What you are asked to do: Reproduce each line exactly, including spacing and punctuation.

Material provided:
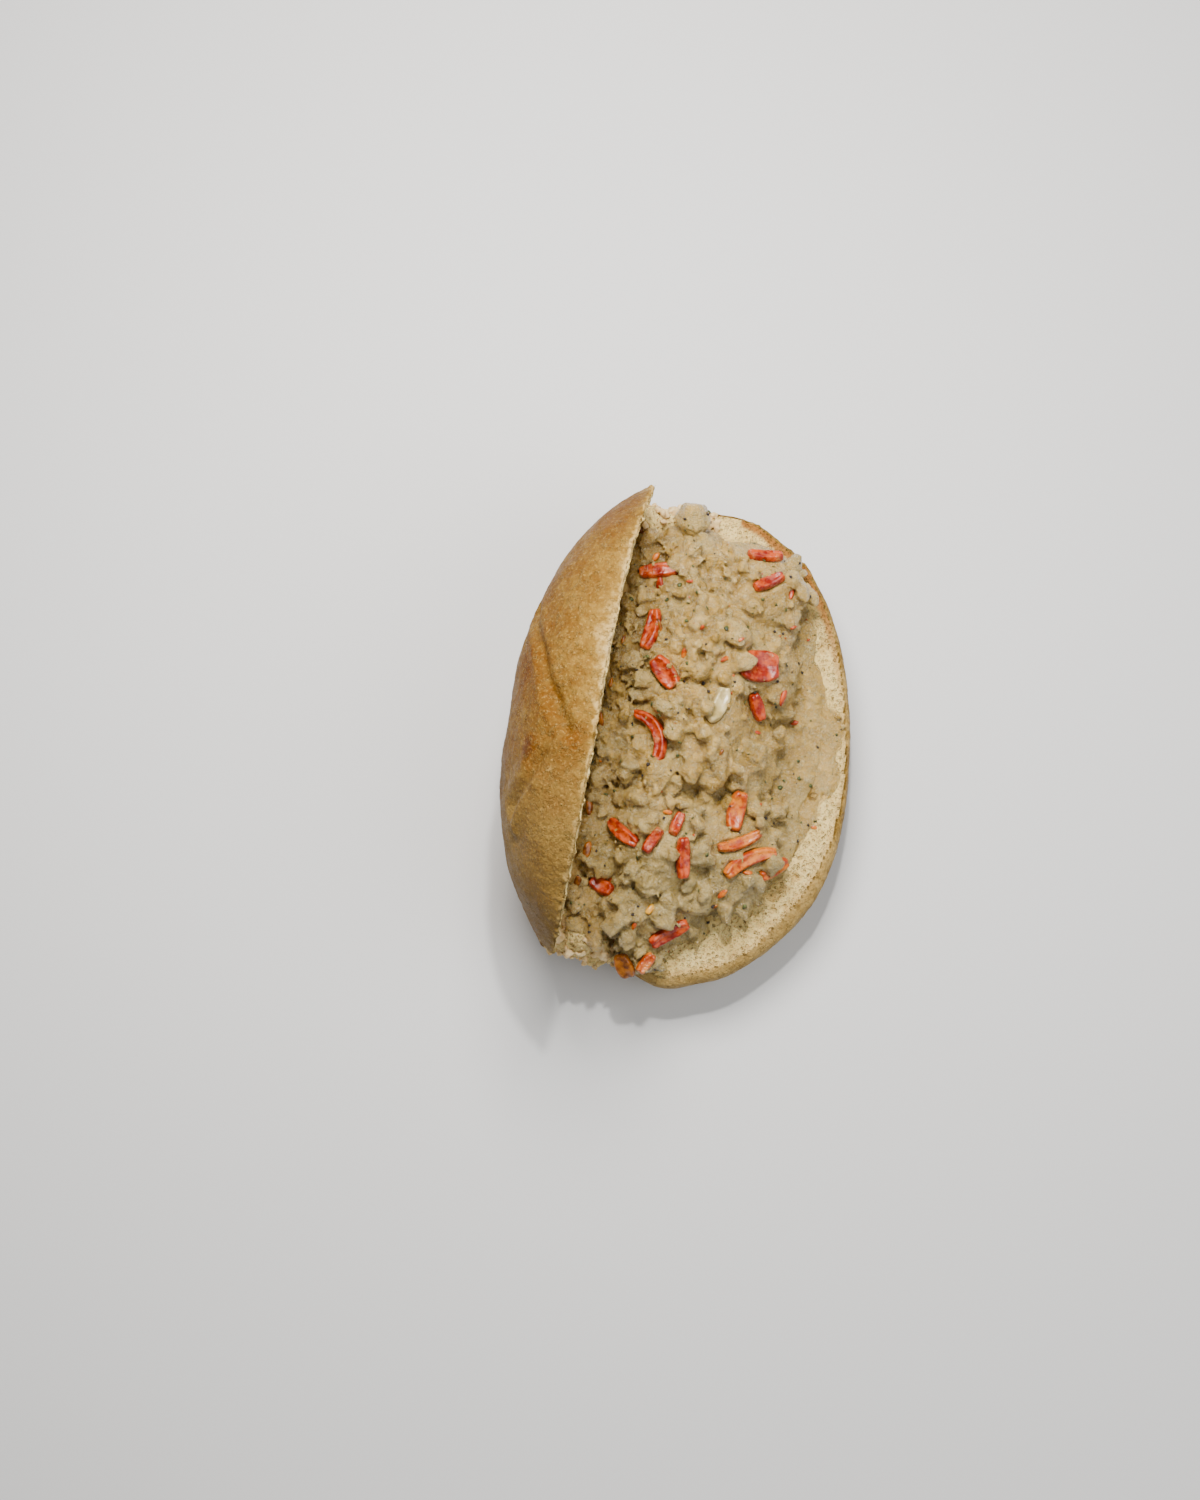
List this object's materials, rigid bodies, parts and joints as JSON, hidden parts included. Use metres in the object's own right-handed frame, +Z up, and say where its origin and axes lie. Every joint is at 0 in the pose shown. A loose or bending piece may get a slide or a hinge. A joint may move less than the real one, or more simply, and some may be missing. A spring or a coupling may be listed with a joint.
{
  "type": "turkey cheesesteak sandwich",
  "caption": "Long bread roll opened on its hinge like a book and heaped with chopped turkey, sweet pepper and onion in cheese sauce.",
  "frame": {"origin": "centre of the bounding box's underside", "axes": "+Y along the roll, +Z up, the hinge and the upright lid on the -X side"},
  "size_m": [0.1124, 0.1578, 0.1039],
  "materials": {
    "bread": "baked crust with a soft open crumb on the cut faces",
    "turkey_in_sauce": "moist chopped turkey coated in pale cheese sauce",
    "red_pepper": "cooked red pepper flesh, glossy",
    "orange_pepper": "cooked orange pepper flesh, glossy",
    "onion": "soft translucent cooked onion"
  },
  "bodies": {
    "root": {"roll": "bread", "filling": "turkey_in_sauce", "red_pepper_01": "red_pepper", "red_pepper_02": "red_pepper", "red_pepper_03": "red_pepper", "red_pepper_04": "red_pepper", "red_pepper_05": "red_pepper", "red_pepper_06": "red_pepper", "red_pepper_07": "red_pepper", "red_pepper_08": "red_pepper", "red_pepper_09": "red_pepper", "red_pepper_10": "red_pepper", "red_pepper_11": "red_pepper", "red_pepper_12": "red_pepper", "red_pepper_13": "red_pepper", "red_pepper_14": "red_pepper", "orange_pepper_01": "orange_pepper", "orange_pepper_02": "orange_pepper", "orange_pepper_03": "orange_pepper", "orange_pepper_04": "orange_pepper", "orange_pepper_05": "orange_pepper", "onion_01": "onion", "onion_02": "onion"}
  },
  "joints": []
}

Response to the exercise:
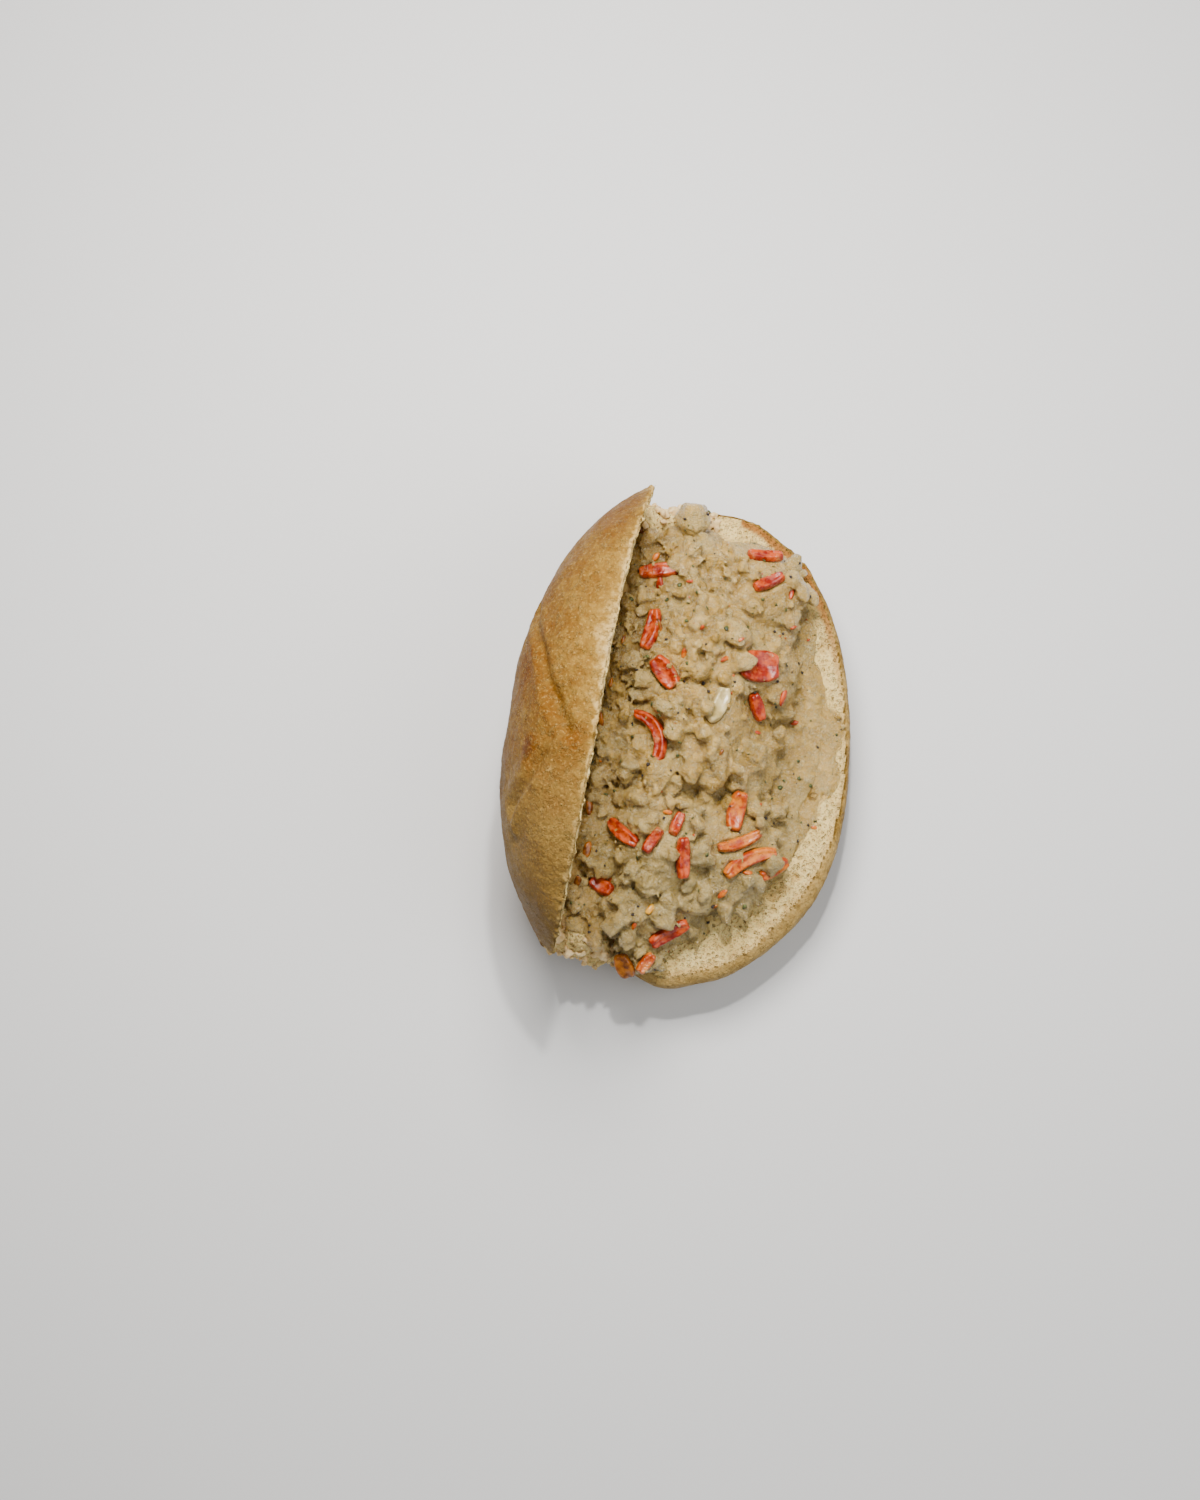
List this object's materials, rigid bodies, parts and joints as JSON, hidden parts included. Use metres in the object's own right-handed frame, +Z up, and say where its origin and axes lie. Every joint is at 0 in the pose shown. A loose or bending piece may get a slide or a hinge. A joint may move less than the real one, or more simply, and some may be missing. A spring or a coupling may be listed with a joint.
{
  "type": "turkey cheesesteak sandwich",
  "caption": "Long bread roll opened on its hinge like a book and heaped with chopped turkey, sweet pepper and onion in cheese sauce.",
  "frame": {"origin": "centre of the bounding box's underside", "axes": "+Y along the roll, +Z up, the hinge and the upright lid on the -X side"},
  "size_m": [0.1124, 0.1578, 0.1039],
  "materials": {
    "bread": "baked crust with a soft open crumb on the cut faces",
    "turkey_in_sauce": "moist chopped turkey coated in pale cheese sauce",
    "red_pepper": "cooked red pepper flesh, glossy",
    "orange_pepper": "cooked orange pepper flesh, glossy",
    "onion": "soft translucent cooked onion"
  },
  "bodies": {
    "root": {"roll": "bread", "filling": "turkey_in_sauce", "red_pepper_01": "red_pepper", "red_pepper_02": "red_pepper", "red_pepper_03": "red_pepper", "red_pepper_04": "red_pepper", "red_pepper_05": "red_pepper", "red_pepper_06": "red_pepper", "red_pepper_07": "red_pepper", "red_pepper_08": "red_pepper", "red_pepper_09": "red_pepper", "red_pepper_10": "red_pepper", "red_pepper_11": "red_pepper", "red_pepper_12": "red_pepper", "red_pepper_13": "red_pepper", "red_pepper_14": "red_pepper", "orange_pepper_01": "orange_pepper", "orange_pepper_02": "orange_pepper", "orange_pepper_03": "orange_pepper", "orange_pepper_04": "orange_pepper", "orange_pepper_05": "orange_pepper", "onion_01": "onion", "onion_02": "onion"}
  },
  "joints": []
}